U.S. House passes Stigler Act amendment
WASHINGTON — The U.S. House of Representatives on Sept. 12 passed an amendment to the Stigler Act of 1947 that would eliminate a blood quantum requirement for citizens of the Cherokee, Choctaw, Creek, Chickasaw and Seminole nations in Oklahoma who own restricted lands.
The act currently requires those tribal citizens to have “one-half or more of Indian blood” to retain tax-exempt status for lands their respective families have owned since the allotment period in the early 1900s.
The five tribes in Oklahoma are the only tribes subject to such a blood requirement for the restricted status on lands.
According to the Cherokee Nation website, restricted land is land “held by an individual Indian and which can only be alienated or encumbered by the individual Indian owner with the approval of the Secretary of the Interior.”
It also states that restricted lands enjoy benefits such as being under tribal jurisdiction and protection as well as federal protection, and being not subject to ad valorem taxes. And if the landowner also works on trust land he or she is exempt from state income tax, the website states.
“The purpose of the 1947 Act was to move Indian land from tribal ownership to non-Indian ownership,” Principal Chief Bill John Baker told the House Subcommittee on Indian, Insular and Alaska Native Affairs in 2017. “This law has been devastatingly effective in accomplishing that goal.”

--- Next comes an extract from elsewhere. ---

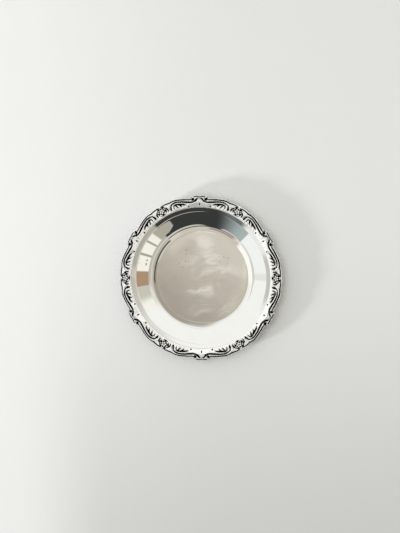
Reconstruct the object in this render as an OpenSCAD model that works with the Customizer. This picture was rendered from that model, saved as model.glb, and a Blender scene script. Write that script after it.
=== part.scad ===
// Round silver coin tray: a spun sheet dish with a cast border of shells, flowers and scrolls.
// The border is six equal castings that sit on the dish's flange and meet at the shells.
// Millimetres. The origin is at the middle of the flat base, with +Z up and a flower on +X.

/* [Dish] */
// Diameter over the widest points of the border
outer_d = 160; // [154:1:190]
// Depth of the dish, from its floor up to the flange
dish_depth = 8; // [5:0.5:11]
// Thickness of the sheet that the dish is spun from
sheet_t = 1.2; // [0.8:0.1:1.6]
// Radius of the flat floor, out to the foot of its step
floor_r = 47.2; // [40:0.1:51]
// Height of the step round the floor
step_h = 0.4; // [0.2:0.1:0.9]
// Bend radius of the step, over the sheet's upper face
step_bend_r = 1.8; // [1.7:0.1:3]
// Width of the level ledge between the step and the wall
ledge_w = 0.3; // [0.2:0.1:2]
// Share of straightness in the wall: 0 bends it all the way up, and more leaves its upper part straight
wall_straight = 0.55; // [0:0.05:0.7]
// Bend radius where the wall turns over into the shoulder
shoulder_r = 3; // [2:0.1:5]
// Width of the gently sloping shoulder inside the border
shoulder_w = 4.5; // [3:0.1:7]
// Slope of the shoulder, in degrees
shoulder_a = 7; // [3:0.5:12]

/* [Border] */
// Width of the cast border, from its inner edge to its widest points
border_w = 11; // [9:0.1:12]
// How far the border lies on the dish's flange
seat_w = 5.3; // [4:0.1:5.6]
// Clearance between the edge of the flange and the rebate round it
rebate_gap = 0.1; // [0.05:0.01:0.3]
// Clearance between neighbouring castings
seam_gap = 0.04; // [0.02:0.01:0.2]
// Thickness of a casting at its inner and outer edges
edge_h = 0.9; // [0.5:0.1:1.5]
// Thickness of a casting between its edges
face_h = 1.6; // [1.6:0.1:2.6]
// Width of the bevel along each edge of a casting
bevel_w = 0.35; // [0.2:0.05:0.5]
// How far the outline draws in at the waists beside the shells
waist_depth = 2.1; // [0:0.1:2.6]
// How far the outline draws in beside the flowers
neck_depth = 0.5; // [0:0.1:1]

/* [Ornament] */
// Width of the scrolls at their thickest
scroll_w = 1.5; // [1.1:0.1:1.8]
// Height of the scrolls above the casting's face
scroll_h = 1.6; // [0.8:0.1:2.4]
// Width of the leaf lobes at their thickest
leaf_w = 2.7; // [1.8:0.1:2.9]
// Height of the leaf lobes above the casting's face
leaf_h = 1.3; // [0.6:0.1:2]
// Number of petals round a flower
petals = 5; // [4:1:7]
// Radius of a flower
flower_r = 4.8; // [3.6:0.1:4.9]
// Height of a flower above the casting's face
flower_h = 2; // [1.2:0.1:2.6]
// Number of ribs in a shell
shell_ribs = 5; // [3:2:5]
// Length of a shell, from the point that its ribs fan out from
shell_r = 4.6; // [4:0.1:4.7]
// Height of a shell above the casting's face
shell_h = 1.7; // [0.8:0.1:2.4]
// Angle that a shell fans over, in degrees
shell_fan = 70; // [50:1:76]

/* [Hidden] */
sections = 6;

outer_r = outer_d / 2;
half_pitch = 180 / sections;
border_in_r = outer_r - border_w;
flange_r = border_in_r + seat_w;
rebate_r = flange_r + rebate_gap;
flange_z = sheet_t + dish_depth;
face_z = flange_z + face_h;
fuse = 0.3;
silver = [0.85, 0.84, 0.80];
cast_silver = [0.74, 0.73, 0.70];

// The step is a bend up and an equal bend back, so each takes half of its height.
step_a = acos(1 - step_h / 2 / step_bend_r);
wall_foot_r = floor_r + 2 * step_bend_r * sin(step_a) + ledge_w;
// The shoulder slopes straight up to a last bend that brings it level at the border.
bend_w = shoulder_r * sin(shoulder_a);
bend_rise = shoulder_r * (1 - cos(shoulder_a));
shoulder_rise = (shoulder_w - bend_w) * tan(shoulder_a) + bend_rise;
// The wall is an arc and a straight slope, and the turn-over an arc back from the same slope.
wall_run = border_in_r - shoulder_w - wall_foot_r + bend_w;
wall_climb = dish_depth - step_h - shoulder_rise + bend_rise;
wall_a = 2 * atan(wall_climb / wall_run) * (1 - wall_straight / 2);
wall_slant = wall_climb / tan(wall_a / 2) - wall_run;
wall_r = (wall_run - wall_slant * cos(wall_a)) / sin(wall_a) - shoulder_r;

// Paths of the ornament from a flower towards a shell. Each point holds its place along,
// with 0 at the flower and 1 at the shell, and its place across, with 0 at the inner edge and
// 1 at the outline, then the width and the height there as shares of the full ones.
scroll_path = [
    [0.215, 0.17, 0.5, 0.5], [0.188, 0.36, 0.9, 0.8], [0.196, 0.56, 1, 1], [0.240, 0.73, 1, 1],
    [0.320, 0.825, 1, 1], [0.430, 0.82, 1, 0.9], [0.560, 0.81, 1, 0.9], [0.670, 0.785, 1, 1],
    [0.770, 0.735, 1, 1], [0.850, 0.62, 0.9, 1], [0.903, 0.72, 0.8, 0.9], [0.890, 0.85, 0.7, 0.8],
    [0.845, 0.875, 0.6, 0.7], [0.825, 0.79, 0.5, 0.6]
];
band_path = [
    [0.305, 0.53, 0.4, 0.4], [0.375, 0.61, 0.8, 0.8], [0.458, 0.62, 0.9, 0.9], [0.545, 0.60, 1, 1],
    [0.640, 0.54, 1, 1], [0.735, 0.46, 1, 1], [0.833, 0.38, 1, 1], [0.925, 0.45, 1, 1],
    [1.030, 0.54, 1, 1]
];
leaf_paths = [
    [[0.305, 0.42, 0.3, 0.5], [0.292, 0.33, 0.8, 1], [0.287, 0.21, 1, 0.9], [0.287, 0.07, 0.5, 0.3]],
    [[0.372, 0.47, 0.3, 0.5], [0.368, 0.37, 0.8, 1], [0.373, 0.22, 1, 0.9], [0.383, 0.07, 0.5, 0.3]],
    [[0.445, 0.48, 0.3, 0.5], [0.450, 0.37, 0.8, 1], [0.468, 0.22, 1, 0.9], [0.490, 0.07, 0.5, 0.3]],
    [[0.530, 0.45, 0.3, 0.5], [0.555, 0.35, 0.7, 1], [0.595, 0.22, 0.8, 0.9], [0.630, 0.08, 0.4, 0.3]]
];

function last(list) = list[len(list) - 1];

// Profile of the sheet's upper face as [radius, height, slope]. A cup bends the sheet
// upwards and a cap bends it back down, each to a given slope.
function cup(p, r, slope, n) = [for (i = [1:n]) let(s = p[2] + (slope - p[2]) * i / n)
    [p[0] + r * (sin(s) - sin(p[2])), p[1] + r * (cos(p[2]) - cos(s)), s]];
function cap(p, r, slope, n) = [for (i = [1:n]) let(s = p[2] + (slope - p[2]) * i / n)
    [p[0] + r * (sin(p[2]) - sin(s)), p[1] + r * (cos(s) - cos(p[2])), s]];

floor_edge = [[floor_r, sheet_t, 0]];
step_foot = cup(last(floor_edge), step_bend_r, step_a, 3);
step_top = cap(last(step_foot), step_bend_r, 0, 3);
wall_foot = [last(step_top) + [ledge_w, 0, 0]];
wall = cup(last(wall_foot), wall_r, wall_a, 14);
wall_top = [last(wall) + wall_slant * [cos(wall_a), sin(wall_a), 0]];
turn_over = cap(last(wall_top), shoulder_r, shoulder_a, 6);
shoulder_top = [last(turn_over) + (shoulder_w - bend_w) * [1, tan(shoulder_a), 0]];
last_bend = cap(last(shoulder_top), shoulder_r, 0, 2);
flange_edge = [[flange_r, last(last_bend)[1], 0]];
upper_face = concat(floor_edge, step_foot, step_top, wall_foot, wall, wall_top, turn_over,
    shoulder_top, last_bend, flange_edge);

module dish_body() {
    top = [for (p = upper_face) [p[0], p[1]]];
    under = [for (p = upper_face) [p[0] + sheet_t * sin(p[2]), p[1] - sheet_t * cos(p[2])]];
    back = [for (i = [len(under) - 1:-1:0]) under[i]];
    color(silver)
    rotate_extrude($fn = 180)
    polygon(concat([[0, 0], [0, sheet_t]], top, back));
}

// How far a dip has sunk at a place, with its own width before its middle and after it
function dip(at, middle, before, after) = let(half = at < middle ? before : after)
    abs(at - middle) < half ? pow(cos(90 * (at - middle) / half), 2) : 0;
// Radius of the border's outline, with at = 0 at a flower and 1 at a shell
function outline_r(at) = outer_r - waist_depth * dip(at, 0.76, 0.36, 0.11)
    - neck_depth * dip(at, 0.27, 0.17, 0.15);
function on_border(at, across) = let(a = at * half_pitch,
    r = border_in_r + (outline_r(at) - border_in_r) * across) [r * cos(a), r * sin(a)];

// A smooth curve through all its points, which may hold any number of values each
function curve_at(p, i, t) = let(n = len(p) - 1, a = p[max(i - 1, 0)], b = p[i],
    c = p[min(i + 1, n)], d = p[min(i + 2, n)])
    (2 * b + t * (c - a) + t * t * (2 * a - 5 * b + 4 * c - d) + t * t * t * (3 * b - a - 3 * c + d)) / 2;
function curve(p, steps) = concat(
    [for (i = [0:len(p) - 2], k = [0:steps - 1]) curve_at(p, i, k / steps)], [last(p)]);

// A solid through a row of closed rings that have the same number of points
module loft(rings) {
    n = len(rings[0]);
    m = len(rings);
    sides = [for (i = [0:m - 2], j = [0:n - 1]) let(k = (j + 1) % n, a = i * n, b = a + n)
        each [[a + j, b + j, b + k], [a + j, b + k, a + k]]];
    start = [for (j = [1:n - 2]) [0, j, j + 1]];
    end = [for (j = [1:n - 2]) let(a = (m - 1) * n) [a, a + j + 1, a + j]];
    polyhedron([for (ring = rings) each ring], concat(sides, start, end));
}

// A gabled ridge along a path on the border, with upright sides that go into the casting's face
module ridge(path, width, height, steps) {
    eaves = 0.45;
    line = curve(path, steps);
    place = [for (p = line) on_border(p[0], p[1])];
    n = len(line) - 1;
    loft([for (i = [0:n])
        let(ahead = place[min(i + 1, n)] - place[max(i - 1, 0)],
            side = [-ahead[1], ahead[0]] / norm(ahead) * width * line[i][2] / 2,
            h = height * line[i][3])
        [for (q = [[1, -fuse], [1, h * eaves], [0, h], [-1, h * eaves], [-1, -fuse]])
            [place[i][0] + side[0] * q[0], place[i][1] + side[1] * q[0], face_z + q[1]]]]);
}

// Plain casting under the ornament: a level face, bevelled edges and a rebate for the flange
module casting(columns) {
    overrun = fuse / border_w;
    loft([for (i = [0:columns])
        let(at = (2 * i / columns - 1) * (1 + overrun), a = at * half_pitch, out = outline_r(abs(at)))
        [for (p = [[rebate_r, flange_z], [border_in_r, flange_z], [border_in_r, flange_z + edge_h],
                [border_in_r + bevel_w, face_z], [out - bevel_w, face_z], [out, flange_z + edge_h],
                [out, flange_z - sheet_t], [rebate_r, flange_z - sheet_t]])
            [p[0] * cos(a), p[0] * sin(a), p[1]]]]);
}

// A rounded boss that stands on the casting's face
module boss(r, h, sides) {
    scale([1, 1, h / r / cos(90 / sides)])
    sphere(r, $fn = sides);
}

module flower() {
    petal_r = flower_r * min(0.34, 0.6 * sin(180 / petals));
    eye_r = flower_r * 0.27;
    translate([(border_in_r + outer_r) / 2, 0, face_z]) {
        for (i = [0:petals - 1])
            rotate(360 * i / petals)
            hull() {
                translate([flower_r - petal_r, 0, 0])
                boss(petal_r, flower_h * 0.8, 8);
                translate([eye_r + petal_r * 0.5, 0, 0])
                boss(petal_r * 0.4, flower_h * 0.5, 8);
            }
        boss(eye_r, flower_h, 8);
    }
}

module shell() {
    rib_pitch = shell_r * shell_fan / shell_ribs * PI / 180;
    tip_r = rib_pitch * 0.36;
    root = shell_r * 0.36;
    rotate(half_pitch)
    translate([outer_r - bevel_w - shell_r, 0, face_z])
    for (i = [0:shell_ribs - 1])
        rotate(shell_fan * (i / (shell_ribs - 1) - 0.5))
        hull() {
            translate([shell_r - tip_r, 0, 0])
            boss(tip_r, shell_h * 0.8, 6);
            translate([root, 0, 0])
            boss(tip_r * 0.4, shell_h, 6);
        }
}

module half_ornament() {
    ridge(scroll_path, scroll_w, scroll_h, steps = 2);
    ridge(band_path, scroll_w, scroll_h, steps = 2);
    for (path = leaf_paths)
        ridge(path, leaf_w, leaf_h, steps = 1);
    shell();
}

// Slice between two shells, inside which one casting lies
module slice() {
    point = seam_gap / 2 / sin(half_pitch);
    reach = outer_d * [cos(half_pitch), sin(half_pitch)];
    linear_extrude(flange_z + outer_r)
    polygon([[point, 0], [point + reach[0], -reach[1]], [point + reach[0], reach[1]]]);
}

module border_section(i) {
    color(cast_silver)
    rotate(2 * half_pitch * (i - 1))
    intersection() {
        slice();
        union() {
            casting(columns = 36);
            half_ornament();
            mirror([0, 1, 0])
            half_ornament();
            flower();
        }
    }
}

dish_body();
for (i = [1:sections])
    border_section(i);
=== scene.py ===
import math

import bmesh
import bpy
import numpy as np
from mathutils import Matrix, Vector


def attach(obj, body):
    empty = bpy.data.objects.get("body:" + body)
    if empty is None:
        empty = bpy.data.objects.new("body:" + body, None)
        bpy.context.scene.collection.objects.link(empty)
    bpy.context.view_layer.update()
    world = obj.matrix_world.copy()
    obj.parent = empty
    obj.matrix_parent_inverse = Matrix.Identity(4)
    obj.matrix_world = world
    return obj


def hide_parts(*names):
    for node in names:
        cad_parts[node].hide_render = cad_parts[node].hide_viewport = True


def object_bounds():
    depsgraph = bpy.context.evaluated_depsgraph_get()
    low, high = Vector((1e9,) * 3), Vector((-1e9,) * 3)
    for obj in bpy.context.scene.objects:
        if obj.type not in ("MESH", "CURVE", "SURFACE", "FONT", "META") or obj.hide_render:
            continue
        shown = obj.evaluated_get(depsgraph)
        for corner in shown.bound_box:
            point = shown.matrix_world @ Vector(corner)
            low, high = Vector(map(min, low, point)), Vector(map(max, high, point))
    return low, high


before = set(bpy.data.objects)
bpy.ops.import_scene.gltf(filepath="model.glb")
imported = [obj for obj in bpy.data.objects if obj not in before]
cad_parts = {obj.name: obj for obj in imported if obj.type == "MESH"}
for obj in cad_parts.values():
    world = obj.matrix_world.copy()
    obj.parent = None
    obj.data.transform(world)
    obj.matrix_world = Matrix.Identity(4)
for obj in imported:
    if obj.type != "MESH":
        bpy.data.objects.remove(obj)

CAD_BOX = [list(corner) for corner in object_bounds()]

# Round silver coin tray. All sizes are in metres, in the frame's own axes.
MM = 0.001
CASTINGS = 6
HALF_PITCH = math.pi / CASTINGS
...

Cherokee Nation citizen Markwayne Mullen, Chickasaw Nation citizen Tom Cole and fellow Oklahoma Reps. Frank Lucas and Steven Russell sponsored the legislation in 2017.
“When the Stigler Act of 1947 was passed over 60 years ago, the federal government mandated a one-half blood quantum requirement for restricted land owned by members of the Five Tribes,” Mullin said. “No other tribes in the United States faces this discriminatory measure. For Native Americans, our land is an important part of our heritage and updating the Stigler Act will allow the land allotted to our ancestors to keep its restricted status and remain in the bloodline. I am proud to be an original cosponsor of this legislation to let members of the Five Tribes keep the restricted status of their land within their families for generations to come.”
The bill now heads to the Senate for consideration.